McHistórias
Redefining employer branding through real employee stories.
Overview
McDonald's Brazil needed to change its employer brand without sounding corporate
The brief was to break a persistent stigma: that working at McDonald's was a last-resort job. Repositioning the company as a legitimate starting point for careers didn't require changing the reality of the work. It required letting real people tell their own stories.
The project resulted in McHistórias, a custom-built content platform designed to collect, curate, and publish authentic employee stories at scale. The challenge was building a system that enabled honest storytelling while maintaining editorial quality and brand safety.
The problem
Corporate messaging lacked the credibility to shift perception
McDonald's Brazil needed to shift how people thought about working there, but traditional employer branding relied on top-down communication that audiences had learned to distrust. The company had the stories. They needed a system to surface them credibly.

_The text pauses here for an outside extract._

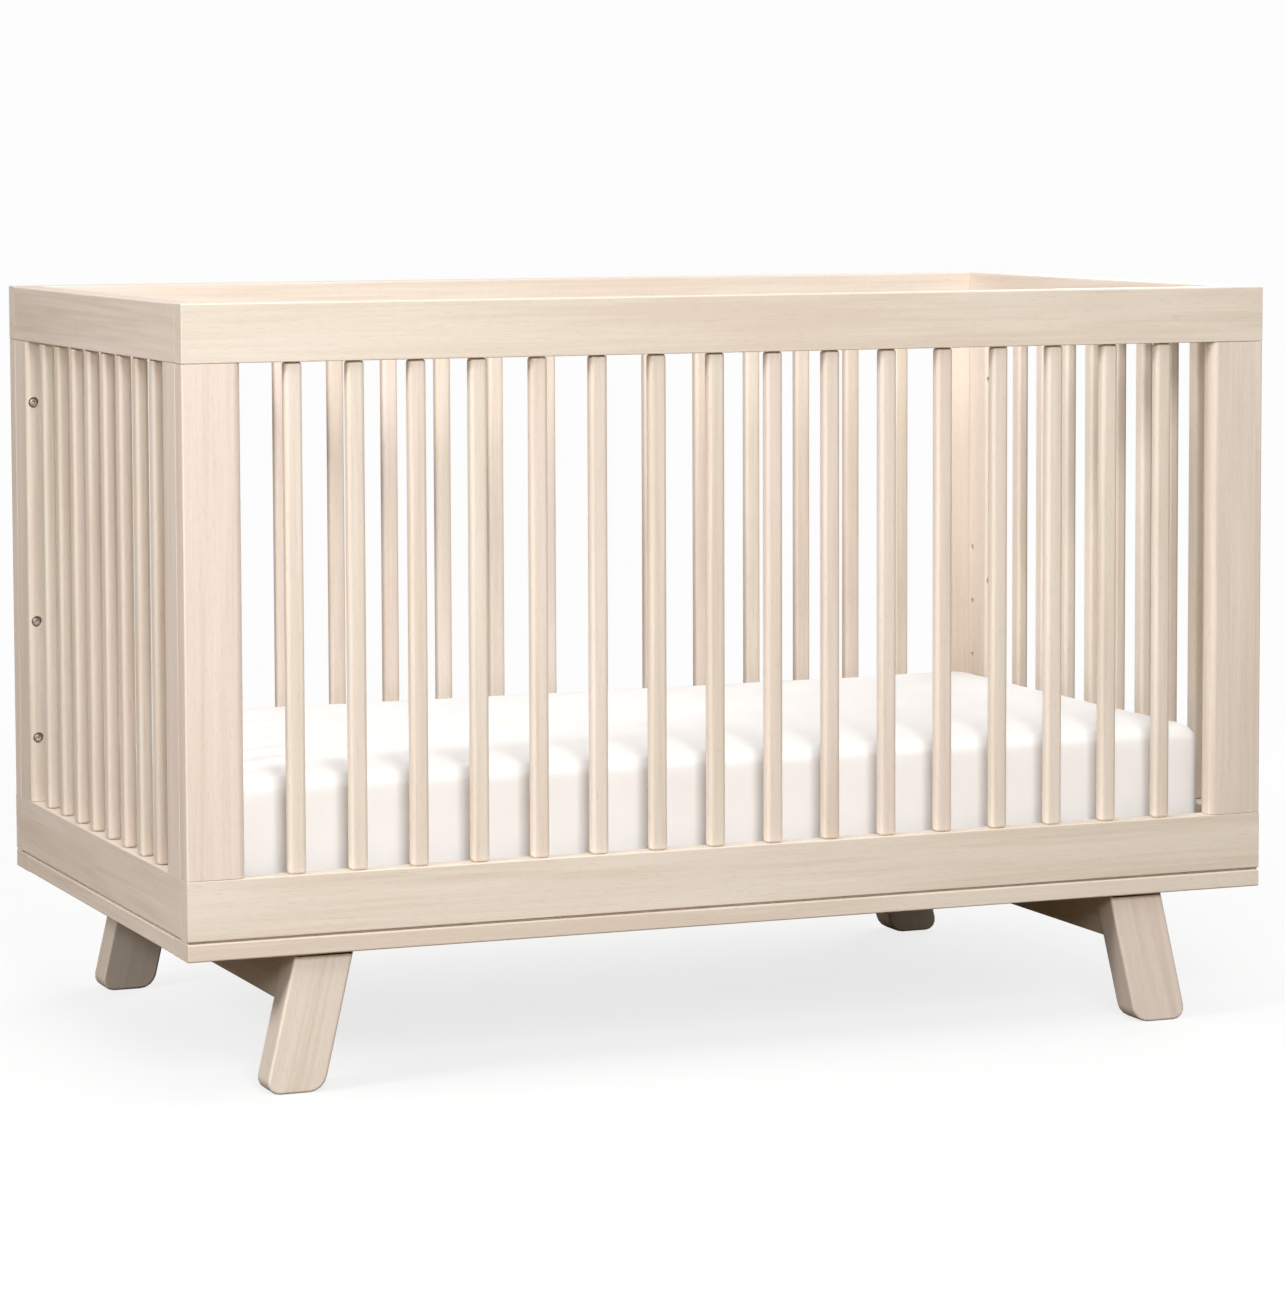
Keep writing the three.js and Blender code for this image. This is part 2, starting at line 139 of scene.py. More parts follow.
turn = np.linspace(0, 2 * math.pi, FLOOR_SIDES, endpoint=False)
radius = np.array(FLOOR_RINGS)[:, None]
rings = np.stack([radius * np.cos(turn), radius * np.sin(turn), 0 * radius * turn], -1)
floor = put_mesh("floor", rings, tube_faces(len(radius), len(turn))[:-1])
floor.data.flip_normals()
print("floor:", len(floor.data.polygons), "faces")

# %% [markdown]
# ## A short way to write node trees
# A material is a small network. This helper adds one node, sets its options, and fills each input
# with a number or with a wire from another node, so that a material below reads like a recipe.

# %% Node helper
def node(tree, kind, inputs=None, **options):
    """Adds a shader node. inputs maps a socket's name or number to a value or to another socket."""
    made = tree.nodes.new("ShaderNode" + kind)
    for option, value in options.items():
        setattr(made, option, value)
    for key, value in (inputs or {}).items():
        if isinstance(value, bpy.types.NodeSocket):
            tree.links.new(value, made.inputs[key])
        else:
            made.inputs[key].default_value = value
    return made


def new_material(name, slot=""):
    """A material with an empty tree and its output node. slot is its name in the CAD record."""
    material = bpy.data.materials.new(name)
    material["slot"] = slot
    material.use_nodes = True
    material.node_tree.nodes.clear()
    return material, material.node_tree, node(material.node_tree, "OutputMaterial")


def ramp(tree, factor, stops):
    """A colour ramp: stops is a list of (place from 0 to 1, linear colour)."""
    made = node(tree, "ValToRGB", {0: factor})
    elements = made.color_ramp.elements
    while len(elements) < len(stops):
        elements.new(1.0)
    for element, (place, colour) in zip(elements, stops):
        element.position = place
        element.color = (*colour[:3], 1)
    return made.outputs[0]


def math_node(tree, operation, first, second):
    """One sum on two numbers or sockets."""
    return node(tree, "Math", {0: first, 1: second}, operation=operation).outputs[0]


print("helpers:", [helper.__name__ for helper in (node, new_material, ramp, math_node)])

# %% [markdown]
# ## A white studio with dark undersides
# The floor has to fade into the white of the surroundings, so that no horizon cuts behind the
# crib. Simply glowing white would do that, but the glow would also light the crib from below, and
# real studios keep it off the underside of furniture with dark flags. So the floor and the
# surroundings have two faces: bright where they are seen, and dim where they only send light. The
# floor then is a dull brown, and the room is darkest near the horizon.

# %% Light the room
FADE_FROM = 1.2                 # metres from the middle where the floor starts to turn white
FADE_TO = 3.4
FLOOR_SEEN = (0.88, 0.88, 0.87, 1)
FLOOR_BOUNCE = (0.13, 0.09, 0.05, 1)
FLOOR_GLOW = 0.80               # share of even white in the floor's look, which softens the shadow
SEEN_WHITE = 0.98               # brightness of the surroundings where they are seen
ROOM_LIGHT = 0.56               # and as a light, high up
HORIZON_LIGHT = 0.08            # and low down, where it would reach under the crib
DOME_FROM = 0.5                 # height in a unit dome from which the room is fully bright
WHITE = (1, 1, 1, 1)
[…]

The challenge was twofold: create a platform that enabled authentic storytelling, and do it in a way that scaled, with editorial oversight built in, not bolted on as an afterthought.
Who I designed for
An internal team responsible for brand perception at scale
Ana — Employer Branding Manager
Corporate Communication / Employer Branding · São Paulo, Brazil
Responsible for improving employer brand perception and managing communication initiatives around recruitment and company culture. Needed a platform that could sustain authentic storytelling without requiring heavy manual curation every cycle. The system had to be usable by her team without constant technical support.
Process
Discovery & Strategy
- Stakeholder interviews to understand brand perception challenges, communication constraints, and what "authentic" actually meant inside the organisation.
- User research to identify what made employer stories credible: what candidates and the general public actually needed to hear, versus what the company wanted to say.
- Defined success criteria: not the volume of stories published, but the degree to which they could withstand scrutiny and build actual trust.
Design & System Definition
- UX and UI design of the public-facing platform, focused on readability, emotional engagement, and building trust through visual hierarchy rather than promotional language.
- Designed the admin and editorial CMS: submission, review, editing, approval, and publishing workflows. The goal was to make the editorial process fast enough to actually be used, not avoided.
- Aligned design, development, and communications teams to keep feasibility and scalability as constraints throughout, not discoveries at handoff.
Validation & Delivery
- Usability testing with internal stakeholders and target users to validate clarity of navigation, editorial controls, and overall tone.
- Iterated on key flows, particularly story submission and editorial approval, to reduce the friction that would otherwise cause the platform to go unused after launch.
- Delivered a reusable content platform with handoff documentation, enabling the team to operate it independently and grow the content library over time.
Outcomes
Created a platform capable of collecting and publishing employee stories at scale, with editorial controls built into the workflow, not added on top.
Enabled McDonald's Brazil to communicate employer value through authentic human narratives instead of top-down corporate messaging.
The platform reduced reliance on traditional one-off employer branding campaigns by creating a sustained, always-on content operation.
Key learnings
Authenticity in employer branding depends more on system design than on messaging. The content can be real, but if the platform makes publishing laborious or inconsistent, the real stories never make it out.
Balancing openness and editorial control is the core design problem in any user-generated content platform. Too much friction kills contribution. Too little creates quality and brand safety risks that the team won't tolerate long-term.
Content platforms are more effective when treated as long-term products, not one-off campaigns. The brief asked for a platform; the real ask was for a sustainable editorial operation. Design for both.